What to automate in Convert
- Booking page + calendar sync
- Pipeline stages (New lead → Qualified → Proposal → Won/Lost)
- Proposal follow-up emails triggered by stage changes
- Post-call summary email (template + personal notes)
Convert KPIs that improve revenue
- Speed to first response (minutes, not days)
- Lead-to-call rate
- Call-to-proposal rate
- Proposal-to-win rate
If you track only one thing here, track speed to first response. It’s the simplest competitive advantage that doesn’t require more hours.
ENGAGE: Keep clients, increase lifetime value, generate referrals
Answer first: Engage is where solopreneurs stabilise income—repeat work, upsells, referrals, and advocacy built through planned communications.
Engage isn’t “nice to have”. If you’re trying to grow without it, you’re forcing yourself to constantly find new leads. That’s exhausting.
What to automate in Engage
- Client onboarding sequence: what happens next, how to contact you, timelines
- Delivery check-ins: weekly status updates (even if short)
- Review request: timed after a win (not months later)
- Referral prompt: a specific ask with an easy introduction template
- Reactivation campaign: reach out to past clients quarterly
January is a strong time for Engage campaigns in the UK because many businesses reset budgets and priorities. A “New Year check-in” email to past clients can bring in surprisingly warm conversations.
Engage KPIs to monitor
- Repeat purchase rate / repeat projects
- Email engagement among existing customers
- NPS or simple satisfaction score
- Referral volume per quarter
A practical RACE automation map (steal this)

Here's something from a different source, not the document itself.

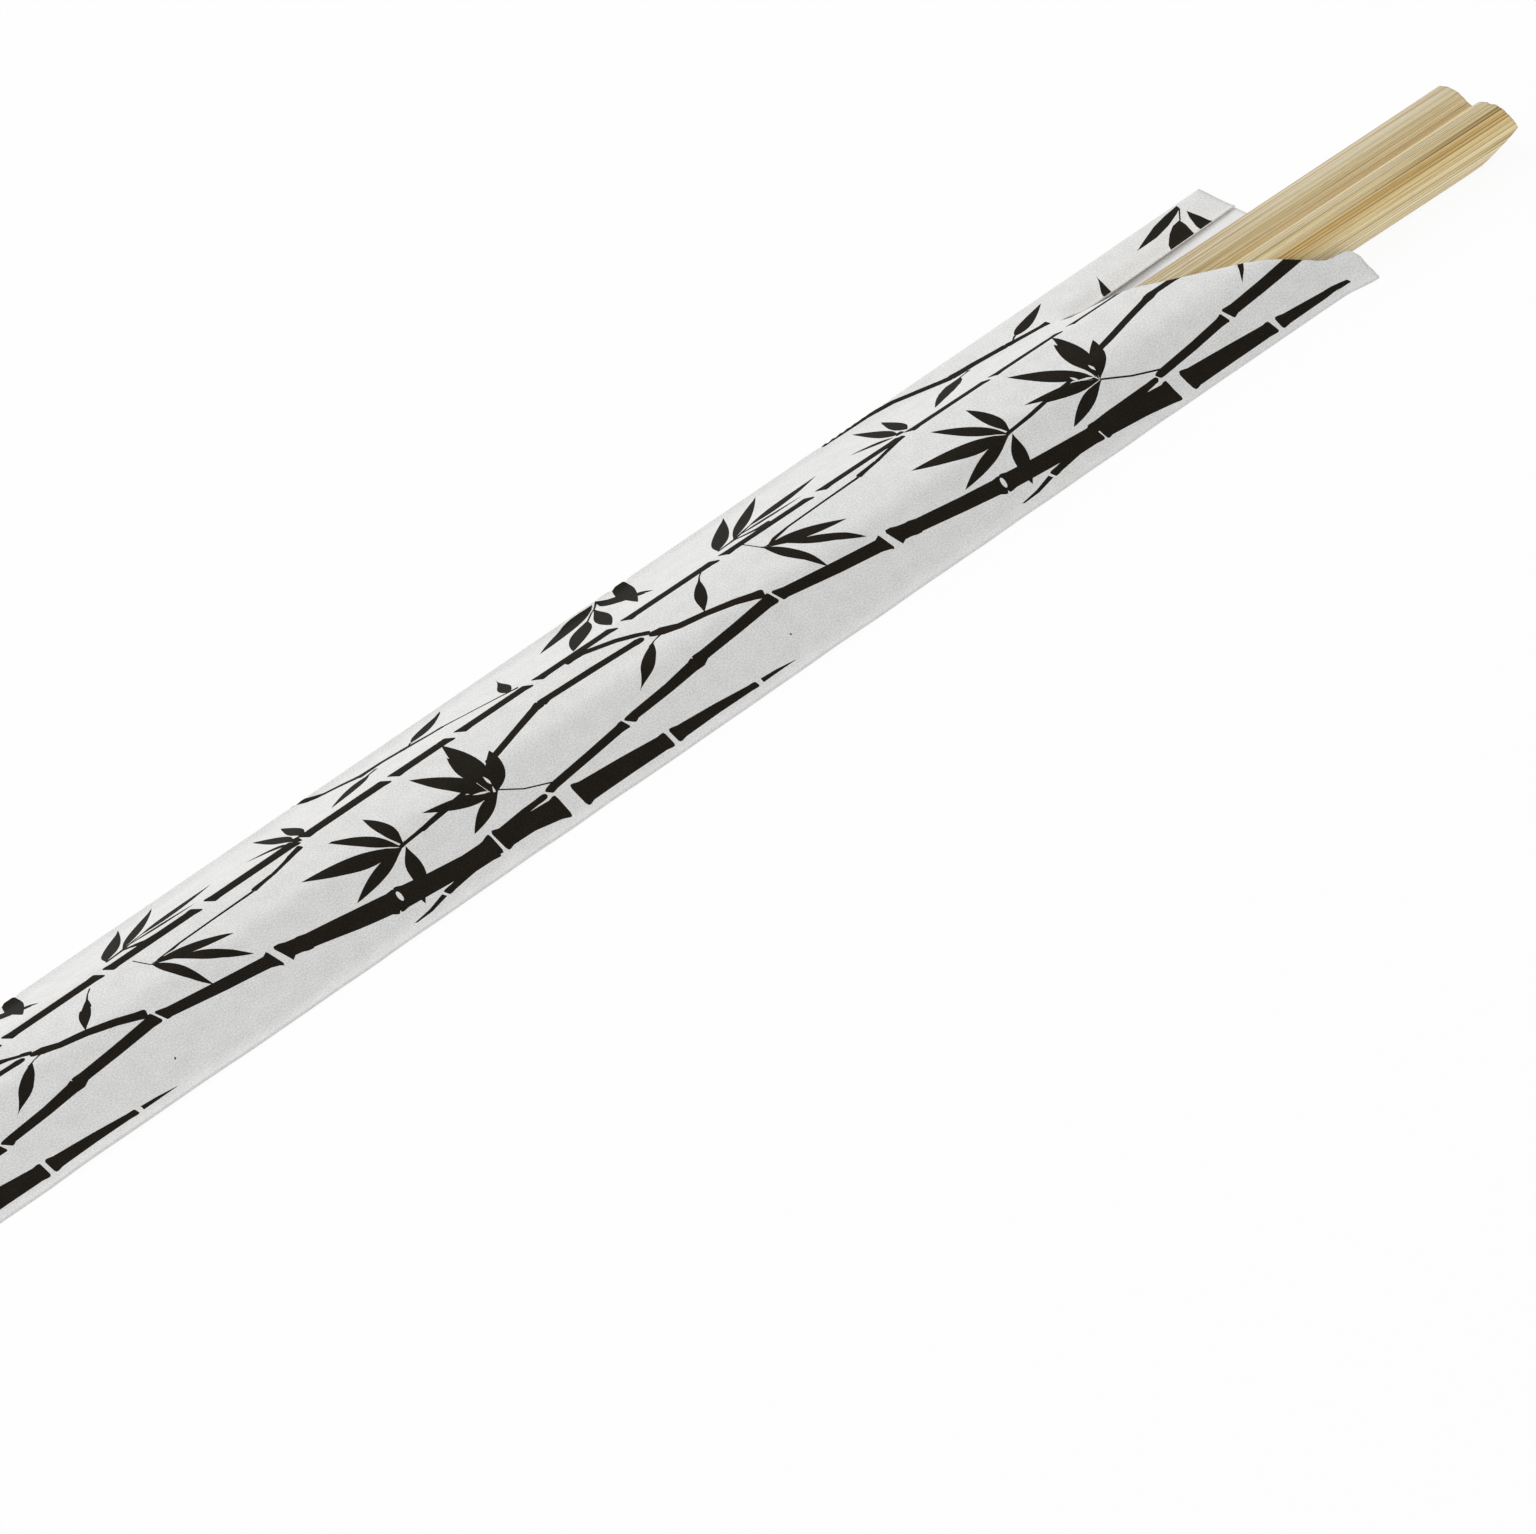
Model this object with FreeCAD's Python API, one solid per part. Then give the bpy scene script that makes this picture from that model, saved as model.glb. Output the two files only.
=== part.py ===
import FreeCAD, Part
import math
import os

# A pair of bamboo chopsticks in its printed paper sleeve, lying flat. All lengths are in millimetres.
# +X runs along the sleeve from its closed tail to the bare head of the sticks, +Y points to the long
# side with the wide margin, +Z is up, and the origin is the middle of the whole outline on the table.
# While the shapes are built, x = 0 is the mouth of the sleeve and y = 0 its centre line.

# Both sticks, still joined at the head
STICK_LENGTH = 210.0
HEAD_WIDTH = 10.0
TIP_WIDTH = 9.0
HEAD_THICKNESS = 4.7
TIP_THICKNESS = 4.2

# The section of one stick, from the groove outwards
GROOVE_HALF_WIDTH = 1.4
GROOVE_DEPTH = 1.5
GROOVE_EDGE_DROP = 0.3
RIDGE_INSET = 1.2
RIDGE_DROP = 0.15
RIDGE_EASE = 0.22
BEVEL_INSET = 0.5
BEVEL_HEIGHT = 1.6
FOOT_CHAMFER = 0.4
UNDER_GROOVE_HALF_WIDTH = 1.0
UNDER_GROOVE_DEPTH = 0.7

# The saw cut that parts the sticks, from the tips up to the web at the head
SLIT_WIDTH = 0.5
WEB_LENGTH = 50.0

# The head end, cut a little askew and bevelled below
HEAD_CUT_ANGLE = 8.5
NOSE_HEIGHT = 1.8
NOSE_LEAN = 0.24
NOSE_BEVEL_LENGTH = 7.7
NOSE_BEVEL_BULGE = 0.2
TIP_BEVEL = 1.2

# How the pair lies in the sleeve
PROTRUSION = 23.2
SKEW_ANGLE = 1.49
MOUTH_OFFSET = -3.35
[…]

Answer first: You’ll get faster results by automating one workflow per RACE stage rather than trying to automate everything.
Here’s a simple mapping you can implement over 30–90 days:
- Plan: monthly dashboard + weekly metrics check (30 minutes)
- Reach: scheduled social + content repurposing checklist
- Act: lead magnet + automated nurture + tagging
- Convert: booking + reminders + proposal follow-ups
- Engage: onboarding + reviews + referral ask
If you’re starting from scratch, prioritise in this order:
- Act (because leads are the fuel)
- Convert (because speed and follow-up create sales)
- Reach (because you can scale what converts)
- Engage (because it reduces churn and stabilises revenue)
- Plan (because measurement keeps you honest)
Next steps: your 90-day RACE sprint
RACE Planning Framework is a practical digital marketing strategy framework because it doesn’t ask you to do more. It asks you to do the right activities in the right order, then measure them.
If you’re a UK solopreneur trying to grow without burning out, treat the next 90 days as a RACE sprint: pick one bottleneck, build one automation workflow that fixes it, and keep it running long enough to learn what the numbers are telling you.
What would happen to your revenue this quarter if your follow-up and nurture ran reliably—even during your busiest client weeks?